• **OBJECTIVE**: Reproduce exactly the lines below from the one containing "Write the FreeCAD" through the one containing "TAIL_START = -84.0", including both, and nothing else.

## Begin DATA FOR PROCESSING

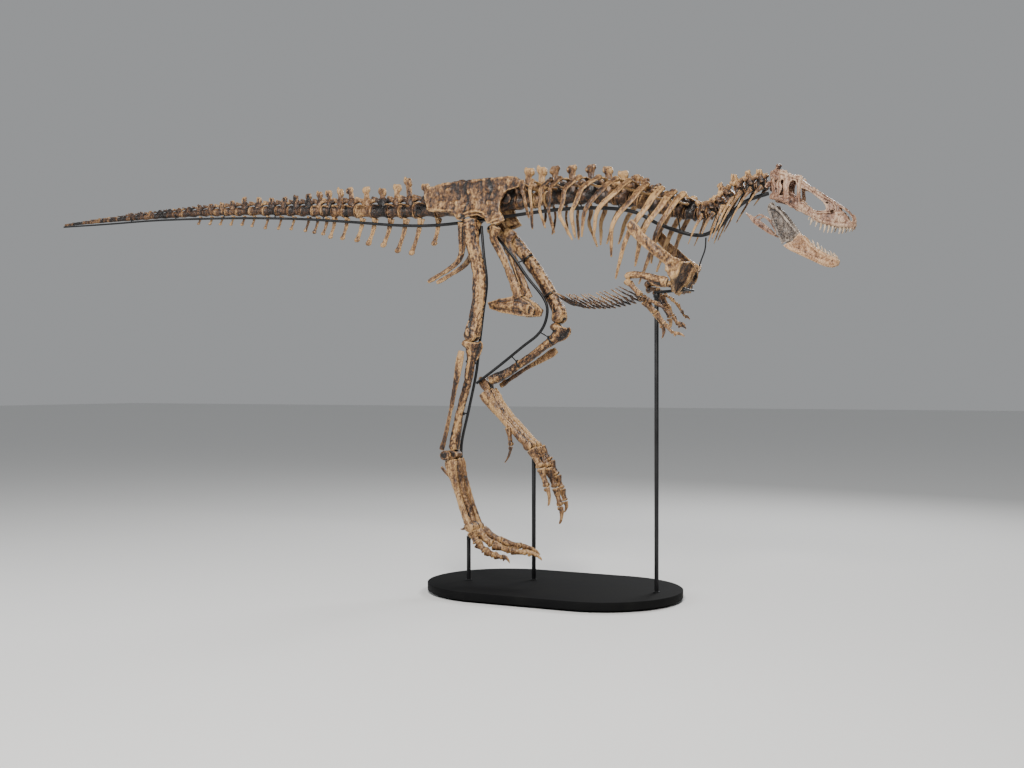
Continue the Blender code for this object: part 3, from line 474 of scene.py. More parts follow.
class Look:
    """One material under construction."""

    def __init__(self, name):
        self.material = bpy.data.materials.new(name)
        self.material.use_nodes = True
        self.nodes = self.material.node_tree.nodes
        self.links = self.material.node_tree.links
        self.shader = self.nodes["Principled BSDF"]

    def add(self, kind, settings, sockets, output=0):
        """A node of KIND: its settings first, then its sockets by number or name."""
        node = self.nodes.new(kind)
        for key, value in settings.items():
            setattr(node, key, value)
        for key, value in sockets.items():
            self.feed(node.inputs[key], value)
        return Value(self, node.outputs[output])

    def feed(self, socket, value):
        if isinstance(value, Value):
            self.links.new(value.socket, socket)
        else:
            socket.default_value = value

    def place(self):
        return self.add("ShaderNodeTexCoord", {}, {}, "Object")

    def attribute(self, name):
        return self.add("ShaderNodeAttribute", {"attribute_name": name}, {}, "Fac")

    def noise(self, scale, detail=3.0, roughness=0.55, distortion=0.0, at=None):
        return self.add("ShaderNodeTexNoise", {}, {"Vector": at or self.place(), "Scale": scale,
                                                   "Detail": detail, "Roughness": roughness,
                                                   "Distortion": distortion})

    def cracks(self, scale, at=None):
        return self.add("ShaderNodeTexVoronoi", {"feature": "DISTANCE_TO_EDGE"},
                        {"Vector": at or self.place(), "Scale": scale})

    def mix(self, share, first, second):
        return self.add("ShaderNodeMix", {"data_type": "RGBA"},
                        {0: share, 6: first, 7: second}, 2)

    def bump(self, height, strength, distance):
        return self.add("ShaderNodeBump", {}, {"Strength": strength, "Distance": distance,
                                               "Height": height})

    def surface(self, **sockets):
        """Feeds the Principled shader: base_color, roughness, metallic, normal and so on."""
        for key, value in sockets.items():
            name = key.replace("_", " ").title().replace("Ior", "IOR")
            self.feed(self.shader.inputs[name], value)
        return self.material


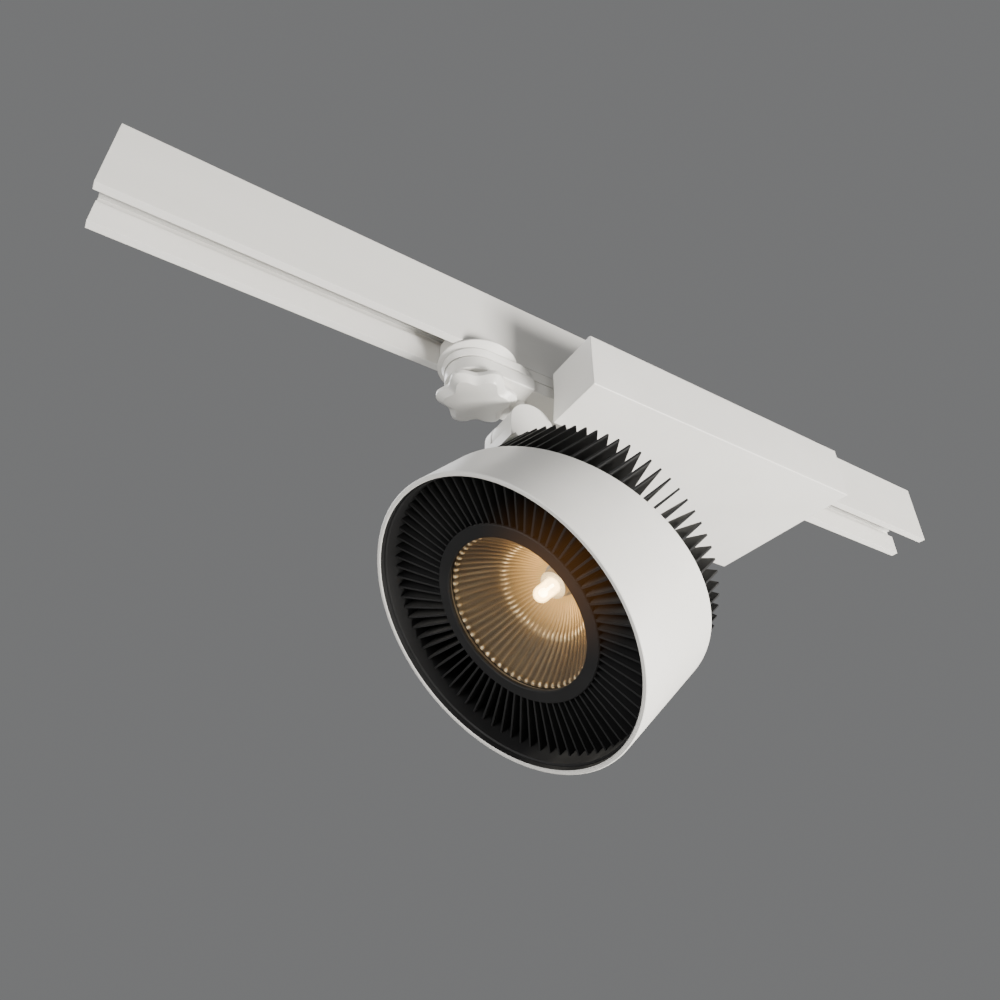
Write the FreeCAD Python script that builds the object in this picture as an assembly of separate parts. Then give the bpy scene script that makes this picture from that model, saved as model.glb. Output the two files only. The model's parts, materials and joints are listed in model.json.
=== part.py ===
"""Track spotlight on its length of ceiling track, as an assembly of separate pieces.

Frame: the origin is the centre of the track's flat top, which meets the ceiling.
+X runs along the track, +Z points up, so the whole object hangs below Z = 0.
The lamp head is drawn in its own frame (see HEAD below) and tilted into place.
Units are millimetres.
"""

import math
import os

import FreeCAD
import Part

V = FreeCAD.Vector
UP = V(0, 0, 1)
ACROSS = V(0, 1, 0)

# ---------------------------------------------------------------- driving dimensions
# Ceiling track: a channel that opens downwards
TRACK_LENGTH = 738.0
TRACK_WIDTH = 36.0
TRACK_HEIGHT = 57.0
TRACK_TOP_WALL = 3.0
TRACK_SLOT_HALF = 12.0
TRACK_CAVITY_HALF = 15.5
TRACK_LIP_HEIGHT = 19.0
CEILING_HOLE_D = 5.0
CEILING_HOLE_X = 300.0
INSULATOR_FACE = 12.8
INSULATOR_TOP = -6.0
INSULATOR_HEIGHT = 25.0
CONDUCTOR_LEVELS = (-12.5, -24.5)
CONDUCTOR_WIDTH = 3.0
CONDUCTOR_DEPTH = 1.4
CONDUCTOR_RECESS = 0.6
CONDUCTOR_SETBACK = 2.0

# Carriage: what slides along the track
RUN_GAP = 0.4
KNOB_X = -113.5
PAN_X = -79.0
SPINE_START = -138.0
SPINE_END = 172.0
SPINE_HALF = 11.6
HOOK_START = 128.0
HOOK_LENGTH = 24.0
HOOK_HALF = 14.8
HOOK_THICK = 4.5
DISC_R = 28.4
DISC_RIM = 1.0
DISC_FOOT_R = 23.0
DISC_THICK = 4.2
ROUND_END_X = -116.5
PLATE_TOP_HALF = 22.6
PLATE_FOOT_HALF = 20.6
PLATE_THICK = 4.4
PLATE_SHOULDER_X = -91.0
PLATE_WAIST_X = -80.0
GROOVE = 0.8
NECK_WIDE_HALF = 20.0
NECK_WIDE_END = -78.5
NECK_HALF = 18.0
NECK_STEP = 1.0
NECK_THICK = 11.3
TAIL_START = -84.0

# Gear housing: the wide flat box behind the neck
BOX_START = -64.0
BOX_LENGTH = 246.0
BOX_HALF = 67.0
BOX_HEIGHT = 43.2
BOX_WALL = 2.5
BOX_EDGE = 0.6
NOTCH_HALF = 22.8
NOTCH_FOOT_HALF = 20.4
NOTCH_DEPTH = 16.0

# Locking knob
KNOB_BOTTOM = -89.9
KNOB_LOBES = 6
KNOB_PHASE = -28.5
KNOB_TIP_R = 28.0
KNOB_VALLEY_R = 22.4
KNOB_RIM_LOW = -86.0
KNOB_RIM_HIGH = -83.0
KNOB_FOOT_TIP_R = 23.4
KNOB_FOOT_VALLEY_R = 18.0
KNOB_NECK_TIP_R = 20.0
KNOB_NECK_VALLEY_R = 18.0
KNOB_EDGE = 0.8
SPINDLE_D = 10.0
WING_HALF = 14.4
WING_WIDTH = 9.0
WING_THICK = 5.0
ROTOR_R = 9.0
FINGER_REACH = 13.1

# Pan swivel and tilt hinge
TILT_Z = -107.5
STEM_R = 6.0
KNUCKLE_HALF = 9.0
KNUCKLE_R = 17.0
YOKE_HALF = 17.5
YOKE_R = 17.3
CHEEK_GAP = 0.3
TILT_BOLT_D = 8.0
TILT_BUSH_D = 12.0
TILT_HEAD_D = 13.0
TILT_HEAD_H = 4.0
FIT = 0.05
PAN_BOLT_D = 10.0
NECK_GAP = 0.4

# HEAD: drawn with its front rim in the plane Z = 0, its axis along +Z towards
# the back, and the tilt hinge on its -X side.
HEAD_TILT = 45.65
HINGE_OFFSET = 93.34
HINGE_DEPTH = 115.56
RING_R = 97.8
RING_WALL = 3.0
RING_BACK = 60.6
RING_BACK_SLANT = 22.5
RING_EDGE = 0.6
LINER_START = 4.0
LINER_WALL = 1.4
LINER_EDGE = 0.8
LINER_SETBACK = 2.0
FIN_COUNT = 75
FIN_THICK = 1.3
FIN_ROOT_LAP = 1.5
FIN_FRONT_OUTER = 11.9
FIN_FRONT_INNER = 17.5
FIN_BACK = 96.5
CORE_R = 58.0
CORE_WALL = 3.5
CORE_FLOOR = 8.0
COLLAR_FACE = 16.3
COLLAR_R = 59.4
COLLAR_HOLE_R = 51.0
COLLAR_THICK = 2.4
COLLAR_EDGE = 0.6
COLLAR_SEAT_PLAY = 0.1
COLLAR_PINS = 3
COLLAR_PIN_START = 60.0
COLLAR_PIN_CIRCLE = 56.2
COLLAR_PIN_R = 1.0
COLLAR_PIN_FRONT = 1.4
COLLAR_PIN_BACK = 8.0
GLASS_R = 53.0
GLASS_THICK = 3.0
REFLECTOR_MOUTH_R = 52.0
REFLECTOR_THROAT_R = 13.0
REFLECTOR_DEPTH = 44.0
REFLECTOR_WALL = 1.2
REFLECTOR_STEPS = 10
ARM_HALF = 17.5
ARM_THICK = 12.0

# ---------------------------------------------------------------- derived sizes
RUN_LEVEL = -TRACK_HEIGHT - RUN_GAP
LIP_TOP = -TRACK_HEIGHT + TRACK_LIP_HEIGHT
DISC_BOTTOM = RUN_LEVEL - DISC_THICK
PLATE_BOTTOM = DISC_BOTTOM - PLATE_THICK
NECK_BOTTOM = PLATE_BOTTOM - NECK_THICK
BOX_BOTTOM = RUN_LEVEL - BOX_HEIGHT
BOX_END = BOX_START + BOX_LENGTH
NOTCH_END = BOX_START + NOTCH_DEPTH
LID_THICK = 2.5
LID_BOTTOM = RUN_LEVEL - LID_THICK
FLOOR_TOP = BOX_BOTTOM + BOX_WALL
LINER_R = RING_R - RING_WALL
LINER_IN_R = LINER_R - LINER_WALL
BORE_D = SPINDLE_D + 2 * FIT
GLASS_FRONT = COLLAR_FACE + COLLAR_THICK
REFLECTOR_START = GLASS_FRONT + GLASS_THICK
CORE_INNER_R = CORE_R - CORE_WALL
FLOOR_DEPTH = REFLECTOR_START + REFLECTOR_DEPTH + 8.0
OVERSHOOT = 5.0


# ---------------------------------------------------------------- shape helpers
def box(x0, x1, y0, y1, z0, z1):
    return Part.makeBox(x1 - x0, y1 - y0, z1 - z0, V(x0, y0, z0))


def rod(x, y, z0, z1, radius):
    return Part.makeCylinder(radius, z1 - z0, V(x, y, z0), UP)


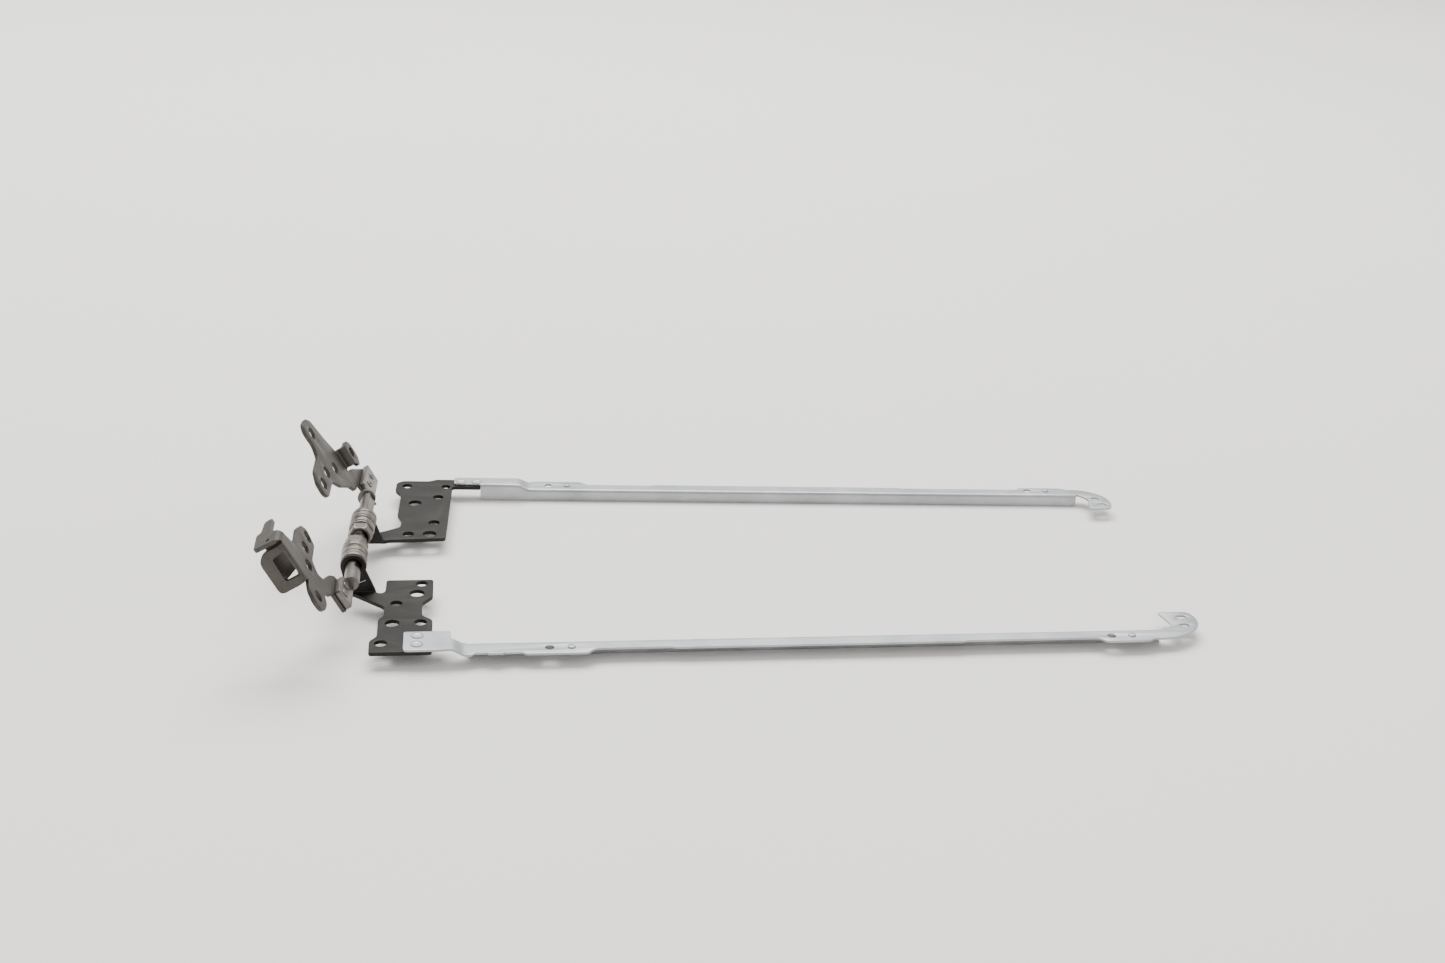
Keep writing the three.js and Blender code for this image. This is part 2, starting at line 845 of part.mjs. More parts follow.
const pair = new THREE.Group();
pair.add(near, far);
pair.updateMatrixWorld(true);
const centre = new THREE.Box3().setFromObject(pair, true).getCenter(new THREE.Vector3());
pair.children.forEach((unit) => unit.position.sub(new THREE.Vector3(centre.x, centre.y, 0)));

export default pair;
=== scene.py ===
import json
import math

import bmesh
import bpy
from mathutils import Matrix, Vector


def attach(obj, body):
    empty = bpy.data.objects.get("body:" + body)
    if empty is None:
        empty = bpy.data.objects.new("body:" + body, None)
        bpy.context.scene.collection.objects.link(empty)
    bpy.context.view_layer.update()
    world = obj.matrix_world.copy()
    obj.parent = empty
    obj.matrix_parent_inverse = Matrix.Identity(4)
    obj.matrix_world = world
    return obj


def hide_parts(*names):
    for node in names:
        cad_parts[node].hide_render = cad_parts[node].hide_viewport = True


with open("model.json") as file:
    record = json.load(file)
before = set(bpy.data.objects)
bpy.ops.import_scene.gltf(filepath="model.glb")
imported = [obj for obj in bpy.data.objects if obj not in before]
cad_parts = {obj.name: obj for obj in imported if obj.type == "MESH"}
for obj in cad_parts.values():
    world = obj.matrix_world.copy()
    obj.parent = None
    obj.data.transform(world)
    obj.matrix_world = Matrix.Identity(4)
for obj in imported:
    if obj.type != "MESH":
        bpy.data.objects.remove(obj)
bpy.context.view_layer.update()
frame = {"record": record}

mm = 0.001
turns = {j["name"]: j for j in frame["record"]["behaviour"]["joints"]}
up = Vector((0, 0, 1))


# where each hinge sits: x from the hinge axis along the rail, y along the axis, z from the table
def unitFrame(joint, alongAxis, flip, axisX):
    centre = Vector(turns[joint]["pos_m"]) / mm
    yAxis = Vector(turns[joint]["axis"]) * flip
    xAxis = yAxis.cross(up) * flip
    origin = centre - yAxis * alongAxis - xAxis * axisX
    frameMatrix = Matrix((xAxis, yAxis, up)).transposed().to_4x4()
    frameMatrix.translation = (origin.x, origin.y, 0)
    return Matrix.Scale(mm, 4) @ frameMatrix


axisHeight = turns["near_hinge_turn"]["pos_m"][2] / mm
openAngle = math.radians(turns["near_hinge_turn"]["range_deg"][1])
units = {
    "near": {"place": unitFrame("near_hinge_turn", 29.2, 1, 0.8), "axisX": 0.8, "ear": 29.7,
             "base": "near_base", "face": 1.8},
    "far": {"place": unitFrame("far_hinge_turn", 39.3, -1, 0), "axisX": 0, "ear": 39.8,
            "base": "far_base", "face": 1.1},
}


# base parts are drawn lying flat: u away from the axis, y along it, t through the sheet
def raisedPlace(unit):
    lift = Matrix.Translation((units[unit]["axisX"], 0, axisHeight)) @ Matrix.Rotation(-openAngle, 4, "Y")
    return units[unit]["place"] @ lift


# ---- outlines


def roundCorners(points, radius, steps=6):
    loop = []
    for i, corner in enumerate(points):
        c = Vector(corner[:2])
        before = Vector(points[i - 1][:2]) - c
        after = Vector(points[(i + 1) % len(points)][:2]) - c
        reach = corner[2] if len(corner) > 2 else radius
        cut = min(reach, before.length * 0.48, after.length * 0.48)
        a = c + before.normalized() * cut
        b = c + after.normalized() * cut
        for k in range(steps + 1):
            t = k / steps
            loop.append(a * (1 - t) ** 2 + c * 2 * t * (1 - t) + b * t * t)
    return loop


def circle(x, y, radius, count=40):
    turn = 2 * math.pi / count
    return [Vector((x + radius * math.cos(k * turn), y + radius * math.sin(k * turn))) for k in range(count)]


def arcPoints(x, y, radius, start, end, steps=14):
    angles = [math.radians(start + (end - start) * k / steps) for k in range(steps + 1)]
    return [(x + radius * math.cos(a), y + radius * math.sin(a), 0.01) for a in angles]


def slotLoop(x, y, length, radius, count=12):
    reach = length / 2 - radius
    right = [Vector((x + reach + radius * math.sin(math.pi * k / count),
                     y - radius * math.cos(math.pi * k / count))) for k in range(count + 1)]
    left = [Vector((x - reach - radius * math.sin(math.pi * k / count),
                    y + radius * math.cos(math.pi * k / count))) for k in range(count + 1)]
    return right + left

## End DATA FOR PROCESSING

• **REPLY TO THE TASK**:
Write the FreeCAD Python script that builds the object in this picture as an assembly of separate parts. Then give the bpy scene script that makes this picture from that model, saved as model.glb. Output the two files only. The model's parts, materials and joints are listed in model.json.
=== part.py ===
"""Track spotlight on its length of ceiling track, as an assembly of separate pieces.

Frame: the origin is the centre of the track's flat top, which meets the ceiling.
+X runs along the track, +Z points up, so the whole object hangs below Z = 0.
The lamp head is drawn in its own frame (see HEAD below) and tilted into place.
Units are millimetres.
"""

import math
import os

import FreeCAD
import Part

V = FreeCAD.Vector
UP = V(0, 0, 1)
ACROSS = V(0, 1, 0)

# ---------------------------------------------------------------- driving dimensions
# Ceiling track: a channel that opens downwards
TRACK_LENGTH = 738.0
TRACK_WIDTH = 36.0
TRACK_HEIGHT = 57.0
TRACK_TOP_WALL = 3.0
TRACK_SLOT_HALF = 12.0
TRACK_CAVITY_HALF = 15.5
TRACK_LIP_HEIGHT = 19.0
CEILING_HOLE_D = 5.0
CEILING_HOLE_X = 300.0
INSULATOR_FACE = 12.8
INSULATOR_TOP = -6.0
INSULATOR_HEIGHT = 25.0
CONDUCTOR_LEVELS = (-12.5, -24.5)
CONDUCTOR_WIDTH = 3.0
CONDUCTOR_DEPTH = 1.4
CONDUCTOR_RECESS = 0.6
CONDUCTOR_SETBACK = 2.0

# Carriage: what slides along the track
RUN_GAP = 0.4
KNOB_X = -113.5
PAN_X = -79.0
SPINE_START = -138.0
SPINE_END = 172.0
SPINE_HALF = 11.6
HOOK_START = 128.0
HOOK_LENGTH = 24.0
HOOK_HALF = 14.8
HOOK_THICK = 4.5
DISC_R = 28.4
DISC_RIM = 1.0
DISC_FOOT_R = 23.0
DISC_THICK = 4.2
ROUND_END_X = -116.5
PLATE_TOP_HALF = 22.6
PLATE_FOOT_HALF = 20.6
PLATE_THICK = 4.4
PLATE_SHOULDER_X = -91.0
PLATE_WAIST_X = -80.0
GROOVE = 0.8
NECK_WIDE_HALF = 20.0
NECK_WIDE_END = -78.5
NECK_HALF = 18.0
NECK_STEP = 1.0
NECK_THICK = 11.3
TAIL_START = -84.0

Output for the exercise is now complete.